Tools like this aren’t built to be the ultimate solution to every problem. They don’t try to pack in every possible feature to be a “single pane of glass” problem solver. Instead, they focus on one problem and solve it better than anything else. Now, imagine that tool running at a scale your mind can’t comprehend. And you’ll know now why Google builds their tools the way they do.

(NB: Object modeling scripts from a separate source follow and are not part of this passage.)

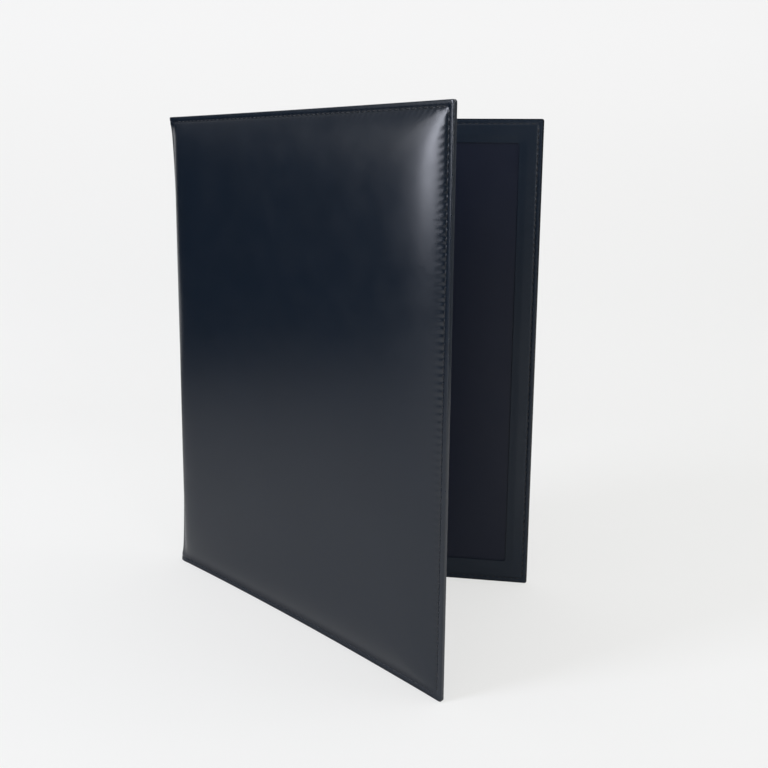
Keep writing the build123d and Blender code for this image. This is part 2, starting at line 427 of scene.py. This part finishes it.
def make_stitches(name, side, inside):
    """The whole row of stitches on one face of a leaf."""
    drawn = np.random.default_rng(11 + side + 4 * inside)
    points, faces = [], []
    outwards = -1 if inside else 1
    for number, (u, z, up) in enumerate(stitch_places()):
        # How deep the thread lies below the face, in thread radii
        sunk = 0.3 if inside and up else 1.1
        base = sunk * thread_radius if inside else hem_level - sunk * thread_radius
        x, y, height = stitch_shape(drawn.uniform(0, pi))
        lean = drawn.normal(0, 0.035)
        x, y = x - lean * y, y + lean * x
        du, dz = (y, x) if up else (x, y)
        points.append(leaf_points(side, u + du, z + dz, base + outwards * height).reshape(-1, 3))
        faces += stitch_faces(number)
    return make_object(name, np.concatenate(points), faces)


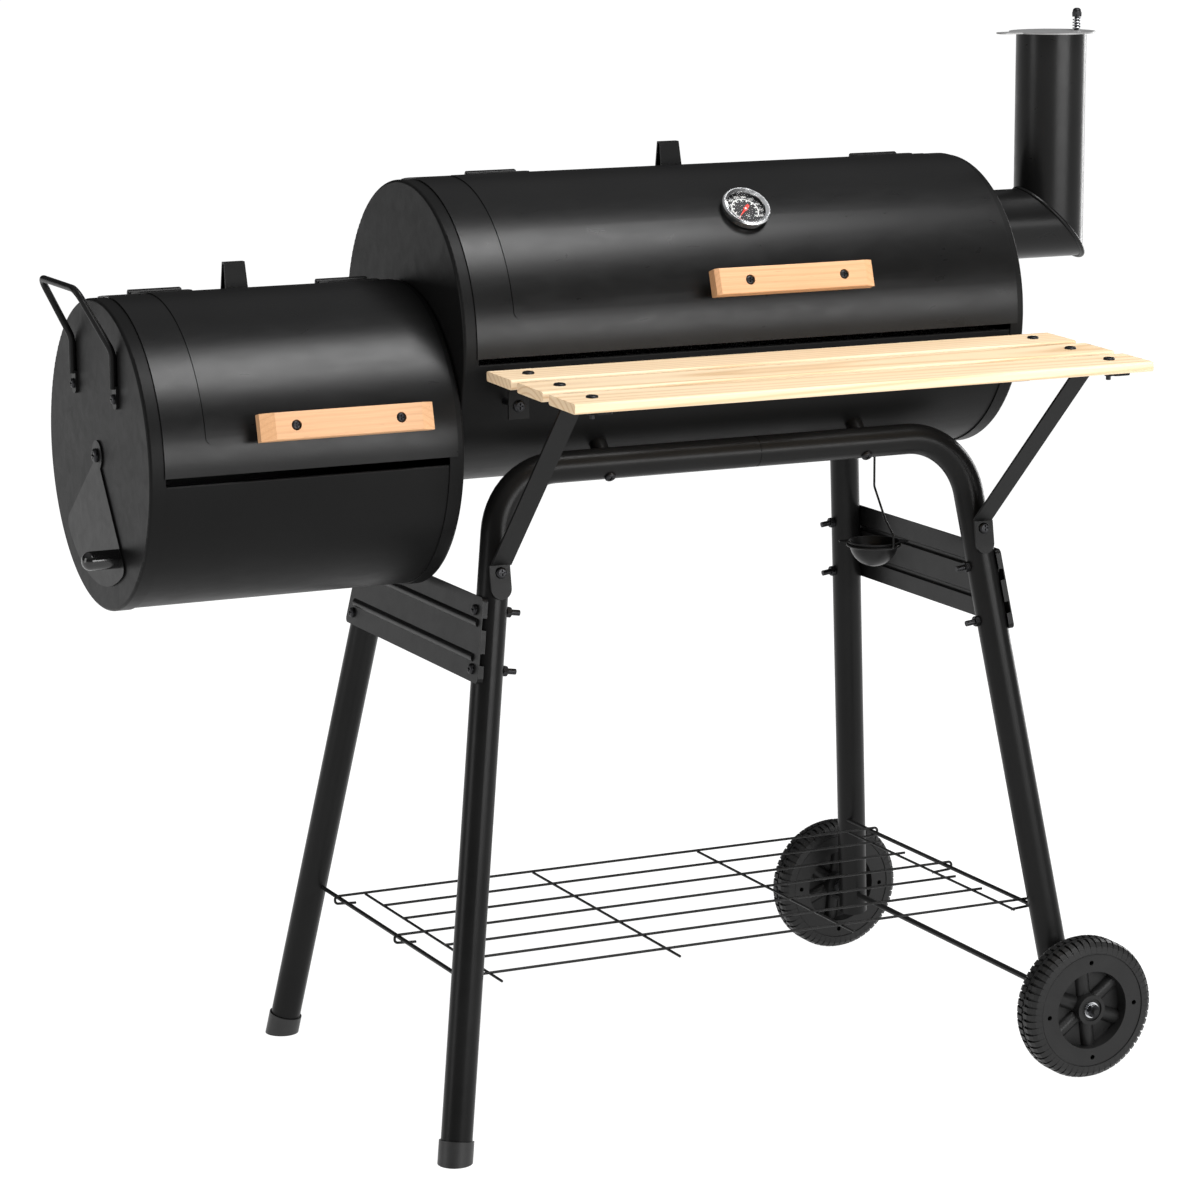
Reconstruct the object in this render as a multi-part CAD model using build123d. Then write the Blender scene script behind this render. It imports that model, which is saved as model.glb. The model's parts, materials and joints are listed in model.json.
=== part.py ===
from build123d import *
import math
import os

# Barrel charcoal grill with an offset firebox, a short mitred chimney and a bent-tube frame on two wheels.
#
# Layout frame used below: X runs along the barrels, from the firebox (-X) to the chimney (+X). The lids open
# at the front, -Y, and Z is up. X = 0 is the outer face of the main barrel's left cap; Y = 0 and Z = 0 are on
# the main barrel's axis. At the end all pieces are moved so that the origin is the middle of the footprint.
#
# Angles about a barrel are in degrees: 0 is the front, 90 the top, 180 the back, 270 the bottom.

# ---- barrels ----
AXIS_HEIGHT = 800.0      # main barrel axis above the floor
MAIN_LENGTH = 640.0
FIREBOX_LENGTH = 327.0
FIREBOX_Z = -102.0       # firebox axis against the main axis
SHEET = 1.2
BODY_R = 153.4           # outside of the body sheets
CAP_R = 154.8            # outside of the end caps
CAP_BORE_R = 153.5
FLANGE = 16.0            # length of a cap's turned rim
CAP_CORNER = 3.0
BODY_GAP = 3.2           # body sheet ends this far inside the cap's outer face
HEM_R = 1.8              # rolled front rim of a body
BODY_REAR = 107.5
MAIN_RIM = -6.5
FIREBOX_RIM = -4.6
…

I have a constant discussion on Twitter about the phrase “begs the question”. Begging the question is a logical fallacy. Almost every time the speaker really means “raises the question”. Likewise, every time you think you need to use a Google tool to solve a problem, you’re almost always wrong. You’re not operating at the scale necessary to need that solution. Instead, the majority of people looking to implement Google solutions in their networks are like people that put chrome everything on a car. They’re looking to show off instead of get things done. It’s time to retire the Google Cargo Cult and instead ask ourselves what problems we’re really trying to solve, as Ben Sigelman mentions above. I think we’ll end up much happier in the long run and find our work lives much less complicated.